Senate overlooked price of cancer drugs: experts

Medicines

12 Apr 2016

Experts have criticised a Senate report on access to innovative  cancer drugs for failing to take into account the impact of drug prices.

Published late last year the report titled Availability of new, innovative and specialist cancer drugs in Australia addressed the health burden of cancer on society; the impact on patients of delayed access to cancer medicines; the challenges in assessing cost-effectiveness, as well as ways to improve health technology assessment (HTA).

However, according to ethics experts from the University of Sydney the report lacked an “in-depth consideration of why new cancer drugs cost so much, and what could be done about it”.

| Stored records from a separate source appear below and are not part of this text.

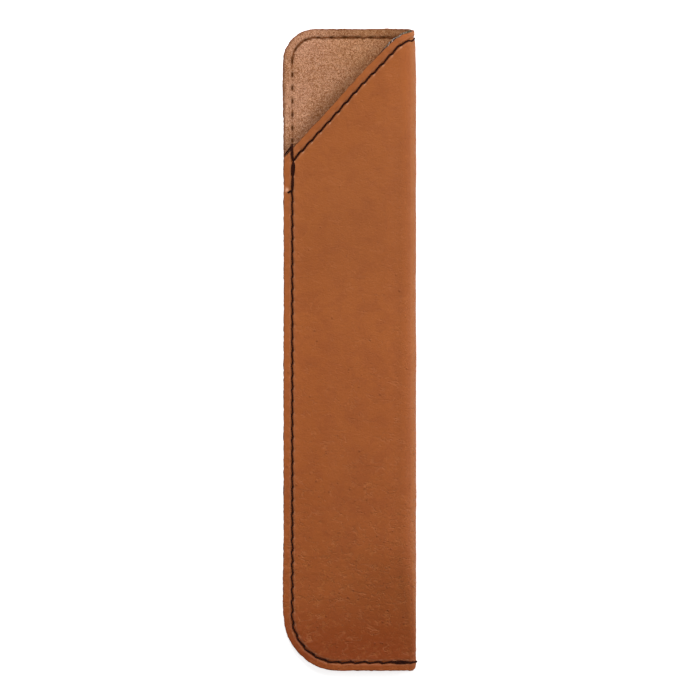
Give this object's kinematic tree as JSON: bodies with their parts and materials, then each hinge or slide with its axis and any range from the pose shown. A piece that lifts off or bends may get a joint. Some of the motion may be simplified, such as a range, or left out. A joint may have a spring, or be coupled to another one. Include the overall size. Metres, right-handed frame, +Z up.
{
  "type": "pen sleeve",
  "caption": "Slim sleeve for one pen, folded from a leather-look sheet with a suede lining, sewn down one side and along the bottom, with a slanted open mouth.",
  "frame": {"origin": "Centre of the footprint, on the surface that the back panel lies on.", "axes": "+X points across the sleeve to its folded edge, +Y along it from the sewn bottom to the open mouth, +Z up through its thickness from the back panel to the front panel."},
  "size_m": [0.0332, 0.16, 0.0078],
  "materials": {
    "outer_skin": "caramel brown grained leather-look face, satin, low gloss",
    "core_layer": "grey-brown fibrous backing, matte, seen only at cut edges",
    "suede_lining": "tan suede nap, matte",
    "needle_thread": "near-black twisted sewing thread",
    "bobbin_thread": "brown twisted sewing thread"
  },
  "bodies": {
    "root": {"outer_skin": "outer_skin", "core_layer": "core_layer", "suede_lining": "suede_lining", "mouth_needle_thread": "needle_thread", "mouth_bobbin_thread": "bobbin_thread", "closing_needle_thread": "needle_thread", "closing_bobbin_thread": "bobbin_thread"}
  },
  "joints": []
}
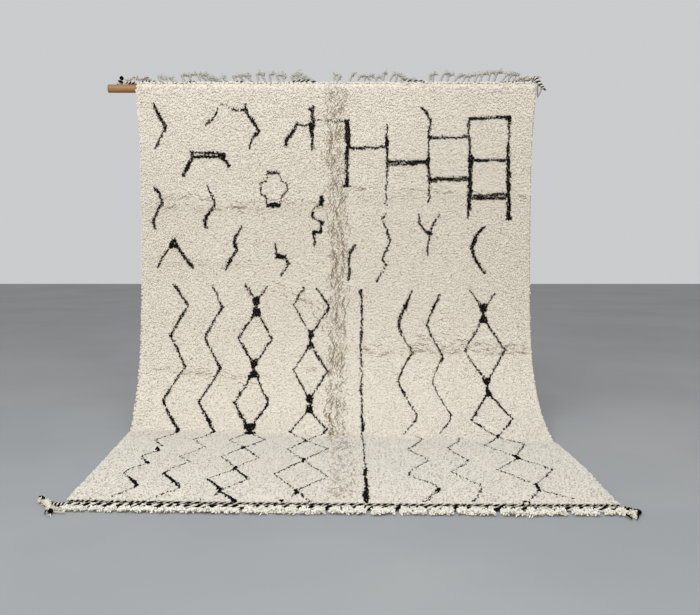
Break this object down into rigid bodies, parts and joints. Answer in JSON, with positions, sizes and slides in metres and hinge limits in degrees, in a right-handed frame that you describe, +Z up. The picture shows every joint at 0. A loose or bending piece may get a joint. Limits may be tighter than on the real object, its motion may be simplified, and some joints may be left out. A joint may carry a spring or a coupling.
{
  "type": "beni ourain rug and hanging pole",
  "caption": "Thick cream wool rug with dark freehand lines, hung over a round wooden pole and swept forward along the floor, with fringes and twined cords at both ends.",
  "frame": {"origin": "on the pole's axis, halfway across the rug", "axes": "+X along the pole, to the right of someone who faces the pile; +Y away from the pile side; +Z up"},
  "size_m": [2.2662, 1.6466, 1.8072],
  "materials": {
    "pile_wool": "thick undyed cream wool pile with lines of black wool",
    "fringe_wool": "twisted undyed wool warps with fluffy cut ends",
    "twined_wool": "black and cream wool yarns twined together",
    "pole_wood": "plain sanded light-brown wood with a satin surface"
  },
  "bodies": {
    "root": {"rug": "pile_wool", "pole": "pole_wood", "cord_front_inner": "twined_wool", "cord_front_outer": "twined_wool", "cord_top_inner": "twined_wool", "cord_top_outer": "twined_wool", "tail_front_left": "twined_wool", "tail_front_right": "twined_wool", "tail_top_left": "twined_wool", "tail_top_right": "twined_wool", "fringe_front": "fringe_wool", "fringe_top": "fringe_wool"}
  },
  "joints": []
}
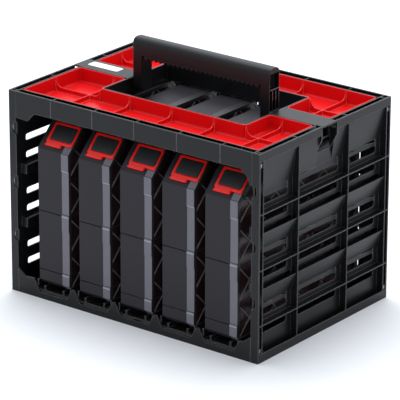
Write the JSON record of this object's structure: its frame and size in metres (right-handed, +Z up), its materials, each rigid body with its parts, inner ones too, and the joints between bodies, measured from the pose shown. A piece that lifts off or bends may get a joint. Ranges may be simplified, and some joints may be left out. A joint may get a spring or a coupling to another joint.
{
  "type": "parts drawer cabinet",
  "caption": "Open-fronted plastic carrying cabinet that holds a row of upright organiser cases, with lift-out trays on top, a well and a folding handle.",
  "frame": {"origin": "centre of the footprint, on the surface that the cabinet stands on", "axes": "+X to the right seen from the open front, +Y to the back, +Z up"},
  "size_m": [0.415, 0.29, 0.343],
  "materials": {
    "cabinet_plastic": "fine-grained black polypropylene, slightly satin",
    "tray_plastic": "satin red polypropylene",
    "case_plastic": "satin grey polypropylene",
    "lid_plastic": "satin dark grey polypropylene",
    "latch_plastic": "red plastic with a soft shine",
    "soft_grip": "matt black soft plastic",
    "bin_plastic": "pale grey plastic",
    "pin_steel": "blackened drawn wire",
    "screw_steel": "zinc-plated"
  },
  "bodies": {
    "cabinet": {"base_panel": "cabinet_plastic", "left_side_panel": "cabinet_plastic", "right_side_panel": "cabinet_plastic", "back_panel": "cabinet_plastic", "front_header": "cabinet_plastic", "bridge_bars": "cabinet_plastic", "top_deck": "cabinet_plastic", "deck_guides": "cabinet_plastic", "handle_pivots": "pin_steel", "panel_screws": "screw_steel"},
    "handle": {"handle_bar": "cabinet_plastic", "handle_grip_pad": "soft_grip"},
    "front_tray_body": {"front_tray": "tray_plastic"},
    "rear_tray_body": {"rear_tray": "tray_plastic"},
    "case_1": {"case_1_body": "case_plastic", "case_1_lid": "lid_plastic", "case_1_hinge_pins": "pin_steel", "case_1_latch_pins": "pin_steel", "case_1_bins": "bin_plastic"},
    "case_1_front_catch": {"case_1_front_latch": "latch_plastic", "case_1_front_latch_pad": "soft_grip"},
    "case_1_rear_catch": {"case_1_rear_latch": "latch_plastic", "case_1_rear_latch_pad": "soft_grip"},
    "case_2": {"case_2_body": "case_plastic", "case_2_lid": "lid_plastic", "case_2_hinge_pins": "pin_steel", "case_2_latch_pins": "pin_steel", "case_2_bins": "bin_plastic"},
    "case_2_front_catch": {"case_2_front_latch": "latch_plastic", "case_2_front_latch_pad": "soft_grip"},
    "case_2_rear_catch": {"case_2_rear_latch": "latch_plastic", "case_2_rear_latch_pad": "soft_grip"},
    "case_3": {"case_3_body": "case_plastic", "case_3_lid": "lid_plastic", "case_3_hinge_pins": "pin_steel", "case_3_latch_pins": "pin_steel", "case_3_bins": "bin_plastic"},
    "case_3_front_catch": {"case_3_front_latch": "latch_plastic", "case_3_front_latch_pad": "soft_grip"},
    "case_3_rear_catch": {"case_3_rear_latch": "latch_plastic", "case_3_rear_latch_pad": "soft_grip"},
    "case_4": {"case_4_body": "case_plastic", "case_4_lid": "lid_plastic", "case_4_hinge_pins": "pin_steel", "case_4_latch_pins": "pin_steel", "case_4_bins": "bin_plastic"},
    "case_4_front_catch": {"case_4_front_latch": "latch_plastic", "case_4_front_latch_pad": "soft_grip"},
    "case_4_rear_catch": {"case_4_rear_latch": "latch_plastic", "case_4_rear_latch_pad": "soft_grip"},
    "case_5": {"case_5_body": "case_plastic", "case_5_lid": "lid_plastic", "case_5_hinge_pins": "pin_steel", "case_5_latch_pins": "pin_steel", "case_5_bins": "bin_plastic"},
    "case_5_front_catch": {"case_5_front_latch": "latch_plastic", "case_5_front_latch_pad": "soft_grip"},
    "case_5_rear_catch": {"case_5_rear_latch": "latch_plastic", "case_5_rear_latch_pad": "soft_grip"}
  },
  "joints": [
    {"name": "handle_fold", "type": "hinge", "parent": "cabinet", "child": "handle", "pos_m": [0.005, 0.006, 0.277], "axis": [1, 0, 0], "range_deg": [-90, 90]},
    {"name": "front_tray_lift", "type": "slide", "parent": "cabinet", "child": "front_tray_body", "axis": [0, 0, 1], "range_m": [0, 0.04]},
    {"name": "rear_tray_lift", "type": "slide", "parent": "cabinet", "child": "rear_tray_body", "axis": [0, 0, 1], "range_m": [0, 0.04]},
    {"name": "case_1_slide", "type": "slide", "parent": "cabinet", "child": "case_1", "axis": [0, -1, 0], "range_m": [0, 0.275]},
    {"name": "case_1_front_latch_turn", "type": "hinge", "parent": "case_1", "child": "case_1_front_catch", "pos_m": [-0.152, -0.12424, 0.23365], "axis": [0, -0.7071, -0.7071], "range_deg": [0, 24]},
    {"name": "case_1_rear_latch_turn", "type": "hinge", "parent": "case_1", "child": "case_1_rear_catch", "pos_m": [-0.152, 0.11024, 0.23365], "axis": [0, -0.7071, 0.7071], "range_deg": [0, 24]},
    {"name": "case_2_slide", "type": "slide", "parent": "cabinet", "child": "case_2", "axis": [0, -1, 0], "range_m": [0, 0.275]},
    {"name": "case_2_front_latch_turn", "type": "hinge", "parent": "case_2", "child": "case_2_front_catch", "pos_m": [-0.082, -0.12424, 0.23365], "axis": [0, -0.7071, -0.7071], "range_deg": [0, 24]},
    {"name": "case_2_rear_latch_turn", "type": "hinge", "parent": "case_2", "child": "case_2_rear_catch", "pos_m": [-0.082, 0.11024, 0.23365], "axis": [0, -0.7071, 0.7071], "range_deg": [0, 24]},
    {"name": "case_3_slide", "type": "slide", "parent": "cabinet", "child": "case_3", "axis": [0, -1, 0], "range_m": [0, 0.275]},
    {"name": "case_3_front_latch_turn", "type": "hinge", "parent": "case_3", "child": "case_3_front_catch", "pos_m": [-0.012, -0.12424, 0.23365], "axis": [0, -0.7071, -0.7071], "range_deg": [0, 24]},
    {"name": "case_3_rear_latch_turn", "type": "hinge", "parent": "case_3", "child": "case_3_rear_catch", "pos_m": [-0.012, 0.11024, 0.23365], "axis": [0, -0.7071, 0.7071], "range_deg": [0, 24]},
    {"name": "case_4_slide", "type": "slide", "parent": "cabinet", "child": "case_4", "axis": [0, -1, 0], "range_m": [0, 0.275]},
    {"name": "case_4_front_latch_turn", "type": "hinge", "parent": "case_4", "child": "case_4_front_catch", "pos_m": [0.058, -0.12424, 0.23365], "axis": [0, -0.7071, -0.7071], "range_deg": [0, 24]},
    {"name": "case_4_rear_latch_turn", "type": "hinge", "parent": "case_4", "child": "case_4_rear_catch", "pos_m": [0.058, 0.11024, 0.23365], "axis": [0, -0.7071, 0.7071], "range_deg": [0, 24]},
    {"name": "case_5_slide", "type": "slide", "parent": "cabinet", "child": "case_5", "axis": [0, -1, 0], "range_m": [0, 0.275]},
    {"name": "case_5_front_latch_turn", "type": "hinge", "parent": "case_5", "child": "case_5_front_catch", "pos_m": [0.128, -0.12424, 0.23365], "axis": [0, -0.7071, -0.7071], "range_deg": [0, 24]},
    {"name": "case_5_rear_latch_turn", "type": "hinge", "parent": "case_5", "child": "case_5_rear_catch", "pos_m": [0.128, 0.11024, 0.23365], "axis": [0, -0.7071, 0.7071], "range_deg": [0, 24]}
  ]
}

“The report’s overlooking of drug prices is significant because adjusting HTA processes to provide earlier access to more drugs without reforming the way we price cancer drugs will mean an increasingly large proportion of our health budget will be directed to medicines in general, and cancer medicines in particular” they wrote in a perspective article in the MJA.

There were lessons to be learnt from other countries; for instance the UK had inadvertently paid more for cancer drugs than most other European countries after establishing a Cancer Drugs Fund that was designed to provide access to drugs not approved by its cost-effectiveness body, they cautioned.

They suggested one reason the Senate report failed to focus on drug prices was that price and profit expectations for pharmaceutical markets were set internationally, with Australia being a ‘small player’  in the market.

Nevertheless, there was a need for greater transparency around both HTA and price negotiations, they said.

At the moment decisions about access to cancer medicines were made behind closed doors because of a ‘perceived need’ to maintain commercial confidentiality.

“It is understandable that companies would not want to completely reveal their commercial interests, but without greater openness about how funding decisions are made…we will remain unable to optimise the utilisation of our health resources in a way that works for both society and the pharmaceutical industry,” they concluded.